Benghazi a Blip on Media's Radar - Less Than 2 Minutes of Coverage on ABC, CBS; NBC Punts

As the Big Three's evening newscasts ignored the latest in the controversy over the terrorist attack on the U.S. consulate in Benghazi, Libya for seven straight days, their morning shows aren't doing much better. On Friday, ABC's Good Morning America and CBS This Morning together devoted less than two minutes of air time - 1 minute, 50 seconds - to the ambush that killed Ambassador Chris Stevens and three American military veterans.

NBC's Today show mentioned the Libya attack only in passing, when Tom Brokaw noted it as one of a "series" of supposed October surprises in the presidential race, including "the President not showing up for the first debate, Benghazi", and Hurricane Sandy.

Anchor Norah O'Donnell's news brief on how the CIA was "fighting back this morning against charges that it did not respond to the attack on the American consulate in Benghazi, Libya" actually came immediately after the 9 minutes of Hurricane Sandy coverage that led the CBS morning broadcast.

Six minutes later, O'Donnell raised the issue near the end of an interview of Obama campaign adviser Robert Gibbs:

 Screen Cap From 2 November 2012 Edition of CBS This Morning | NewsBusters.orgNORAH O'DONNELL: There's new information out this morning about the consulate attack in Benghazi about the CIA's role - how long it took for them to respond there. There seems to be this dribbling out of information from this administration. Respond to the critics who say the President needs to do more on this, and that he is running out the clock until after Election Day.

ROBERT GIBBS: Norah, nobody wants to find out what happened more than the President and this administration. That's why he and the secretary of state have ordered a comprehensive investigation as to everything that happened that night in Benghazi, that – everything that led up to it, so that we can get answers. We're going to put people in harm's way doing the diplomatic business of this country. We need to ensure that when we do that, we do it with their safety utmost in mind, and that's what this investigation will show us. Obviously, it's clear - and I don't have any information other than what I read in – in the morning newspapers on this, but – that the CIA, you know, was pivotal in responding to militants that were attacking the consulate in Benghazi, despite reports earlier that they had not been.

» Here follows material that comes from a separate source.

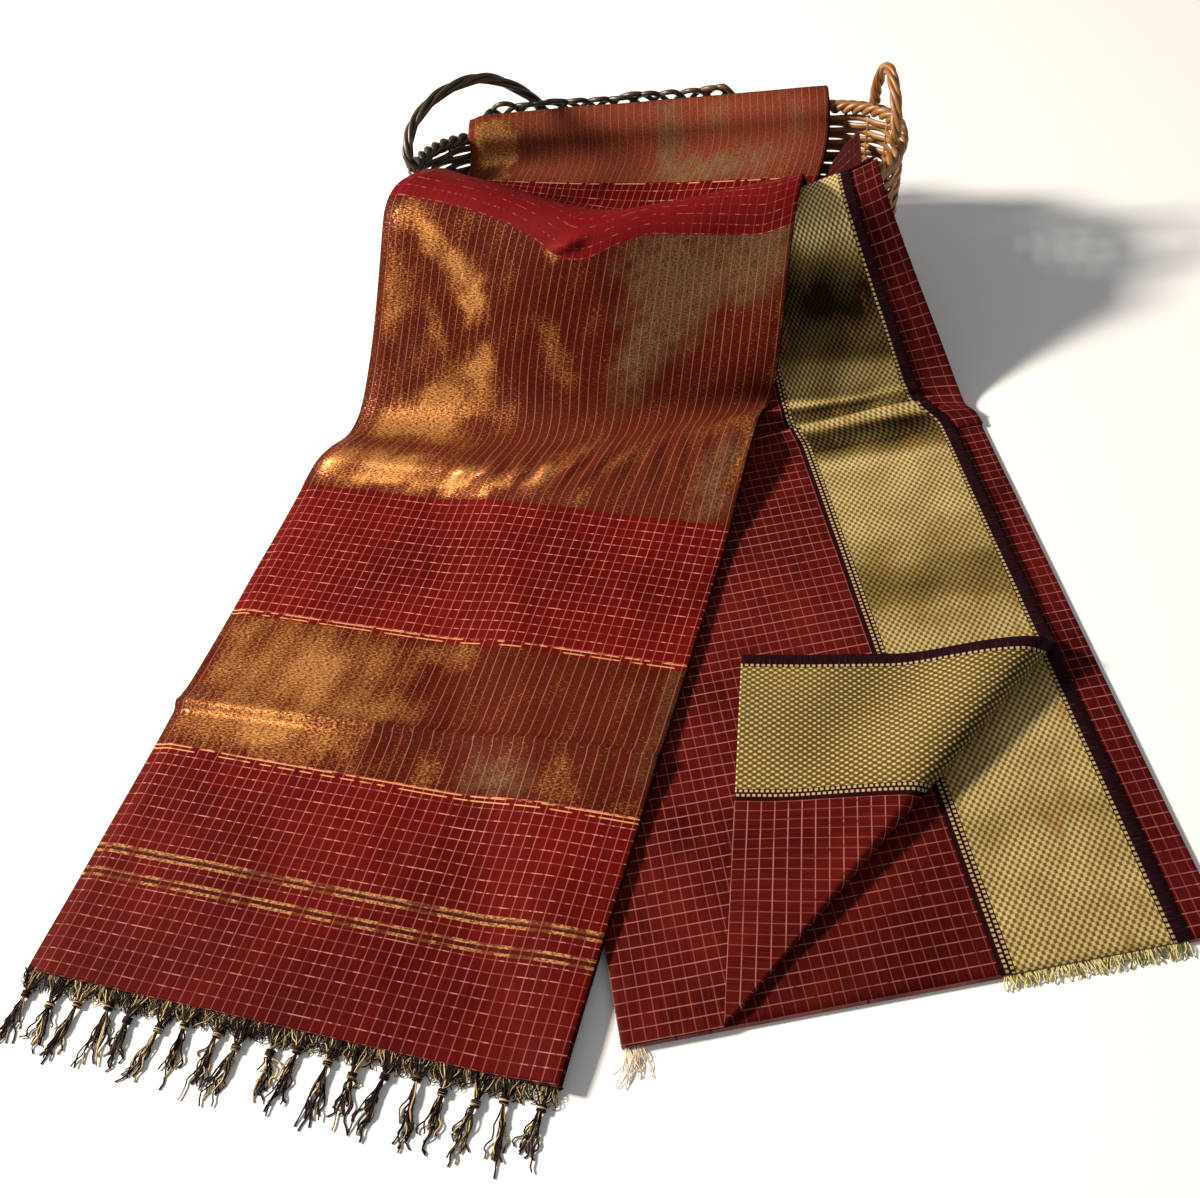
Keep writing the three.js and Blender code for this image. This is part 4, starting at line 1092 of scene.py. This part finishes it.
def smooth_path(points, steps):
    """Curve through points: Catmull-Rom, half of (2b + (c-a)t + (2a-5b+4c-d)t^2 + (3b-a-3c+d)t^3)."""
    p = np.asarray(points, float)
    p = np.concatenate([2 * p[:1] - p[1:2], p, 2 * p[-1:] - p[-2:-1]])
    at = np.linspace(0, len(p) - 3 - 1e-9, steps)
    k = at.astype(int)
    t = (at - k)[:, None]
    a, b, c, d = p[k], p[k + 1], p[k + 2], p[k + 3]
    bend, twist = 2 * a - 5 * b + 4 * c - d, 3 * b - a - 3 * c + d
    return 0.5 * (2 * b + (c - a) * t + bend * t ** 2 + twist * t ** 3)


HANDLES = {
    "basket_handle_left": [
        [-74, 920, 115.5], [-76, 926, 126], [-68, 942, 138], [-46, 960, 146], [-16, 984, 138],
        [12, 999, 112], [24, 1000, 88], [25, 987, 76]],
    "basket_handle_right": [
        [239.5, 853, 113.5], [242, 853, 124], [244, 864, 140], [245, 882, 148], [245, 899, 140],
        [243, 907, 124], [242, 908, 112.5]],
}
HANDLE_STEPS, HANDLE_CANES, HANDLE_OUT = 90, 4, 2.3
for name, points in HANDLES.items():
    middle = smooth_path(points, HANDLE_STEPS)
    across = np.cross(middle[-1] - middle[0], middle[HANDLE_STEPS // 2] - middle[0])
    across = across / np.linalg.norm(across)
    tangent = unit(np.gradient(middle, axis=0))
    beside = unit(np.cross(np.broadcast_to(across, tangent.shape), tangent))
    along = np.linspace(0, 1, HANDLE_STEPS)[:, None]
    loops = []
    for k in range(HANDLE_CANES):
        turn = 2 * np.pi * (k / HANDLE_CANES + 2.5 * along)
        loops.append(middle + HANDLE_OUT * (np.cos(turn) * across + np.sin(turn) * beside))
    tube_piece(name + "_canes", tubes(loops, 1.7, 7, across), basket_cane, [name])

# %% [markdown]
# Behind the cloth's fold, the photo shows a loose dark plait that stands above the far rim. Three
# thin canes swing up and down along it, a third of a turn apart, and sink to the rim at both ends.

# %% The loose plait on the far rim
PLAIT = {"from": -134.0, "to": 66.0, "out": 13.5, "up": 9.0, "swing": 5.5, "wave": 40.0}
plait_at = np.linspace(PLAIT["from"], PLAIT["to"], 120)
sinks = ease((plait_at - PLAIT["from"]) / 20) * ease((PLAIT["to"] - plait_at) / 20)
plait = []
for k in range(3):
    phase = 2 * np.pi * (plait_at / PLAIT["wave"] + k / 3) + 0.5 * np.sin(plait_at / 17 + 2 * k)
    middle = np.array(over_rim(plait_at, 1, PLAIT["out"], 0.0))
    swing = PLAIT["swing"] * (1 + 0.25 * np.sin(plait_at / 23 + k))
    middle[:, 2] += sinks * (PLAIT["up"] + swing * np.sin(phase)) - 4 * (1 - sinks)
    middle[:, 1] += 2.4 * np.cos(2 * phase)
    plait.append(middle)
tube_piece("basket_plait", tubes(plait, 1.9, 7, UP), basket_cane)

# %% [markdown]
# ## Fringe and loose threads
# The warp ends of the decorated end are drawn together into knots, dark threads and nearly as
# many gold ones, and hang on as loose tails. They are many thin tubes with a gentle curl, all
# from one array. A short fuzz of loose ends stands along the edge.

# %% Thread
def thread(name, dark, light, share_light):
    """Dark and light threads: each strand takes its colour from a noise that changes between strands."""
    material, tree, shader = start_material(name, 0.65, Specular_IOR_Level=0.1)
    u, v = cloth_place(tree)
    which = streaks(tree, u, v, 40, 5.0, seed=2.0)
    twist = streaks(tree, u, v, 1.2, 1.2)
    colour = blend(tree, dark, light, remap(tree, which, 1 - share_light, 1.03 - share_light))
    colour = blend(tree, colour, "#0D0706", remap(tree, twist, 0.5, 0.7, 0.0, 0.6))
    tree.links.new(colour, shader.inputs["Base Color"])
    return material


# %% The knotted fringe
KNOTS = {"count": 19, "strands": 13, "at": 12.0, "long": 34.0, "wide": 7.5}
rng = np.random.default_rng(5)
steps = np.linspace(0, 1, 12)


def knot_place(k):
    """A knot's place across the edge and beyond it: even steps with a little wander from sines."""
    across = (k + 0.5) * (WIDTH - 1) / KNOTS["count"] + 1.6 * math.sin(k * 2.9)
    return across, KNOTS["at"] + 3 * math.sin(k * 1.7)


def waved(start, end, centre, lean, size):
    """A strand start + (end - start) t beyond the edge, with two sine waves of its own across it."""
    turns, phase = rng.uniform(1.0, 2.6, 2), rng.uniform(0, 2 * np.pi, 2)
    slow = np.sin(turns[0] * 2 * np.pi * steps + phase[0])
    quick = 0.5 * np.sin(turns[1] * 9 * steps + phase[1])
    waves = size * steps * (slow + quick)
    along = mix(start, end, steps) + 0.8 * np.sin(turns[1] * 5 * steps + phase[0])
    bow = 1.1 * np.sin(np.pi * steps + phase[1]) * rng.random()
    high = np.maximum(0.5, 2.4 - 1.8 * steps * (end > 16) + bow)
    return leg_point(PALLU, -along, centre + lean * steps + waves, high)


def fringe_strands():
    """Strands gathered from the edge into each knot, and wavy tails from the knot on."""
    paths = []
    for k in range(KNOTS["count"]):
        centre, knot = knot_place(k)
        for s in np.linspace(-KNOTS["wide"], KNOTS["wide"], KNOTS["strands"]):
            paths.append(waved(-2, knot, centre + s + 0.4 * rng.standard_normal(), -s, 0.5))
        drift = 3.0 * math.sin(k * 2.3)
        for _ in range(KNOTS["strands"]):
            end = KNOTS["long"] + 5 * rng.standard_normal() + 3 * math.sin(k * 4.1)
            paths.append(waved(knot, end, centre, drift + 3.0 * rng.standard_normal(), 1.3))
    return np.array(paths)


fringe_thread = thread("dark silk ends with gold", "#1E0C09", "#C8AE7A", 0.44)
fringe_rings = tubes(fringe_strands(), 0.42, 5, UP)
pallu_tassels = tube_piece("pallu_tassels", fringe_rings, fringe_thread, ["pallu_fringe"])
knot_turns = []
a = np.linspace(0, 2 * np.pi, 14)[:-1]
for k in range(KNOTS["count"]):
    centre, knot = knot_place(k)
    for shift in (-1.1, 0.0, 1.1):
        beyond = knot + shift + 0.3 * np.sin(a)
        knot_turns.append(leg_point(PALLU, -beyond, centre + 1.9 * np.cos(a), 2.1 + 1.4 * np.sin(a)))
forward = leg_point(PALLU, 1.0, 0, 0) - leg_point(PALLU, 0.0, 0, 0)
knot_rings = tubes(knot_turns, 0.65, 6, forward, closed=True)
pallu_knots = tube_piece("pallu_knots", knot_rings, fringe_thread, closed=True)


def fuzz(leg, first, last, count, long, high, seed, curl=0.6):
    """Short loose ends beyond an edge: start + length t, with a random lean, a curl and a drop."""
    r = np.random.default_rng(seed)
    start = r.uniform(first, last, count)[:, None]
    length = long * r.uniform(0.35, 1.0, count)[:, None]
    lean = r.normal(0, 0.35, count)[:, None]
    t = np.linspace(0, 1, 8)[None, :]
    side = start + lean * length * t + curl * np.sin(7 * t + start) * t
    beyond = length * t - 0.8 + curl * 0.5 * (np.cos(6 * t + start) - np.cos(start)) * t
    return leg_point(leg, -beyond, side, np.maximum(0.5, high * (1 - t * 0.8) + 0.8 * np.sin(np.pi * t)))


edge_ends = fuzz(PALLU, 1, WIDTH - 2, count=760, long=11.0, high=2.8, seed=8, curl=2.0)
edge_fuzz = tube_piece("pallu_edge_threads", tubes(edge_ends, 0.26, 4, UP), fringe_thread)
gold_thread = thread("gold and olive thread ends", "#5E5A22", "#D8C98A", 0.55)
gold_ends = fuzz(BODY, 182, 270, count=190, long=9.0, high=2.0, seed=9)
body_ends = tube_piece("body_thread_ends", tubes(gold_ends, 0.3, 4, UP), gold_thread,
                       ["body_cut_ends"])
pale_thread = thread("pale silk wisp", "#C9B08A", "#F0E4CC", 0.5)
pale_ends = fuzz(BODY, 1, 10, count=26, long=22.0, high=2.0, seed=10)
tube_piece("body_corner_wisp", tubes(pale_ends, 0.2, 4, UP), pale_thread)

# %% [markdown]
# ## Camera, floor and light
# The camera stands where the photo was taken: 660 mm above the floor, tilted down 47.5 degrees
# and rolled 10 degrees, with a 45 mm lens. The light comes from the upper left, as in the photo,
# with a weak broad fill. A plain pale world lights the rest.

# %% Camera
CAMERA = {"high": 660.0, "tilt": 47.5, "roll": 10.0, "lens": 45.0, "sensor": 36.0}  # mm and degrees
camera_data = bpy.data.cameras.new("camera")
camera_data.lens = CAMERA["lens"]
camera_data.sensor_width = CAMERA["sensor"]
camera_data.sensor_fit = "HORIZONTAL"
camera_data.clip_start = 0.01
camera = bpy.data.objects.new("camera", camera_data)
bpy.context.scene.collection.objects.link(camera)
tilt, roll = math.radians(CAMERA["tilt"]), math.radians(CAMERA["roll"])
ahead = np.array([0, math.cos(tilt), -math.sin(tilt)])
right = np.array([1.0, 0, 0])
down = np.cross(ahead, right)
basis = np.eye(4)
basis[:3, 0] = math.cos(roll) * right + math.sin(roll) * down
basis[:3, 1] = math.sin(roll) * right - math.cos(roll) * down
basis[:3, 2] = -ahead
basis[:3, 3] = placed([0, 0, CAMERA["high"]])
camera.matrix_world = Matrix(basis.tolist())
bpy.context.scene.camera = camera

# %% Floor and light
FLOOR_HALF = 4.0  # metres
floor_corners = [(x * FLOOR_HALF, y * FLOOR_HALF, 0) for x, y in ((-1, -1), (1, -1), (1, 1), (-1, 1))]
floor_mesh = bpy.data.meshes.new("floor")
floor_mesh.from_pydata(floor_corners, [], [(0, 1, 2, 3)])
floor = bpy.data.objects.new("floor", floor_mesh)
floor_material, _, floor_shader = start_material("pale painted floor", 0.8)
floor_shader.inputs["Base Color"].default_value = linear("#F2F1EF")
floor_mesh.materials.append(floor_material)
bpy.context.scene.collection.objects.link(floor)


def area_light(name, place, size, power, colour):
    """A square soft light at a place in metres, turned to face the part's origin."""
    data = bpy.data.lights.new(name, "AREA")
    data.size, data.energy, data.color = size, power, linear(colour)[:3]
    lamp = bpy.data.objects.new(name, data)
    toward = unit(np.array(place, float))
    side = unit(np.cross(UP, toward))
    turn = np.eye(4)
    turn[:3, 0], turn[:3, 1], turn[:3, 2] = side, np.cross(toward, side), toward
    turn[:3, 3] = place
    lamp.matrix_world = Matrix(turn.tolist())
    bpy.context.scene.collection.objects.link(lamp)


area_light("key", place=(-2.2, 0.62, 1.65), size=0.42, power=176, colour="#FFF6EA")
area_light("fill", place=(0.9, -1.5, 1.7), size=1.6, power=5, colour="#F2F4FF")
world = bpy.data.worlds.new("studio")
world.use_nodes = True
background = world.node_tree.nodes["Background"]
background.inputs["Color"].default_value = linear("#F6F6F6")
background.inputs["Strength"].default_value = 0.27
bpy.context.scene.world = world
bpy.context.scene.view_settings.view_transform = "Standard"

Altogether, CBS This Morning devoted 1 minute, 28 seconds to the Benghazi story.

On ABC, news anchor Josh Elliott gave a 22-second news brief on the CIA development on Good Morning America:


JOSH ELLIOTT:  We're going to begin with new details about the deadly attack on the U.S. consulate in Libya. U.S. intelligence officials have now revealed a CIA security team responded to the consulate after the attack, taking fewer than 25 minutes to arrive. However, they were less than a mile away. Officials are denying media reports that the team was, in fact, ordered to hold off on responding.

This measly amount of coverage is just the latest in a continuing trend from the Big Three networks. On Friday, the MRC's Rich Noyes documented how ABC, CBS, and NBC first spun their coverage of the Benghazi terrorist attack, and then buried the story.

The transcript of Norah O'Donnell's news brief from Friday's CBS This Morning:

O'DONNELL: The CIA is fighting back this morning against charges that it did not respond to the attack on the American consulate in Benghazi, Libya. Senior intelligence officials say that 25 minutes after the first call for help, CIA operatives were on their way to rescue the consulate staff. Ambassador Christopher Stevens and three other Americans were killed in the September assault.

Meanwhile, our Sharyl Attkisson reports on newly-revealed documents. They show a Libyan police officer was seen taking photos inside the consulate just hours before the attack.